From Monday's Globe and Mail

You could call it a tempest in a toy box. While the J. Crew-clad Obama daughters, Malia, 10, and Sasha, 7, are busy settling into life in the White House, controversy is swirling over their 12-inch doll doppelgangers, Sweet Sasha and Marvelous Malia.

In one corner are those who believe the makers of the new dolls have shamelessly breached the girls' privacy to make a buck. In the other are those who say Malia and Sasha are just the kinds of black role models American girls need today.

The two figures are part of toy manufacturer Ty's Ty Girlz line and were introduced earlier this month.

The company, best known as the maker of Beanie Babies, said last week that the brown-skinned brunette dolls are not based on the Obama girls.

Like many observers, the White House isn't buying it.

"We feel it is inappropriate to use young, private citizens for marketing purposes," first lady Michelle Obama's press secretary, Katie McCormick Lelyveld, said in a statement Saturday.

In addition to the issue of whether Ty has shamelessly hitched its fortunes to the Obama family's success, critics are also suggesting the girls are being sexualized because the dolls have teenage curves.

This detail may be especially contentious, given the media glare Malia and Sasha are likely to face in the coming years. Former U.S. president Bill Clinton was relatively successful at shielding his daughter, Chelsea, from the spotlight. Former president George W. Bush was less so, with the media gleefully reporting on his daughter Jenna's underage drinking exploits. Here in Canada, satirical magazine Frank was criticized for its spoof "deflower Caroline" contest in 1991 while her father, Brian Mulroney, was prime minister.

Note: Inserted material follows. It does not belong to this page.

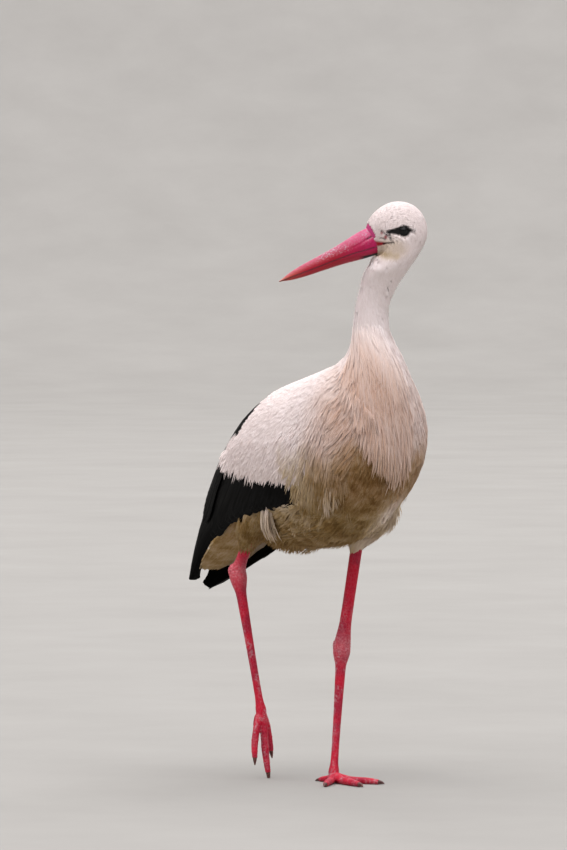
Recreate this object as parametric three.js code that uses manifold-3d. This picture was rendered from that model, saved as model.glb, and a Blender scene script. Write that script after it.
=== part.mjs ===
// White stork (Ciconia ciconia), life size, standing on the left leg with the right toes just touching down.
// Millimetres, +Z up. The bird faces -Y and its left side is +X. The floor is the plane Z = 0.
//
// The flesh is lofted over rings. A ring row says where a cross-section sits, which way the bird faces there,
// how far the section's belly side leans forward from straight down, and how wide and deep the section is.
import * as THREE from "three";
import { mergeVertices } from "three/addons/utils/BufferGeometryUtils.js";
import Module from "manifold-3d";

const wasm = await Module();
wasm.setup();

// ---------------------------------------------------------------- driving dimensions

const GAP = 0.4; // clearance between neighbouring pieces
const RAD = Math.PI / 180;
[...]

Many fans of U.S. President Barack Obama and his family appear ready to follow the White House lead and boycott the dolls. "They ought to be taken off the store shelves," Janet Shan wrote on the Black Political Thought blog.

But others see the dolls as symbolic of a positive evolution in U.S. culture.

Frank James of the Chicago Tribune pointed out that 55 years ago, civil rights lawyers leaned on upsetting research by psychologist Kenneth Clark that found when given the choice, young black children would routinely choose white dolls over black ones, describing them as "good and beautiful." The black dolls were described as "bad or ugly."

"How remarkable it is that in 2009 we should have a company believing it can profit by marketing brown-coloured dolls named Malia and Sasha," he wrote yesterday. "Maybe the dolls aren't so much a sign of exploitation. Maybe they actually signal progress."

BlogHer.com blogger Marisa P. wrote about how a visit to the online store Dolls Like Me, which sells multicultural toys including the new Malia and Sasha figures, led to her being in favour of the toys.

"As you might know, 'like me' has a solid history as a catchphrase for describing the dilemmas faced by parents of non-white children in the United States," she wrote. One of its most well-known uses, she suggests, is a Bill Cosby 1960s public service announcement called "A Boy Like Me" that described the negative ways black children are affected by "living in a world in which cultural objects of affection - dolls, stars, book characters, for instance - are all white."

The idea of highlighting black role models is a positive development, David Dunne, a professor of marketing at the University of Toronto's Rotman School of Management, said yesterday. But he pointed out the new dolls likely have more to do with the positive associations that go with the Obama family in particular rather than with African-Americans in general. The Ty Girlz line, for instance, continues to feature predominantly white faces.

"It may be a step forward, but not a huge step," he says.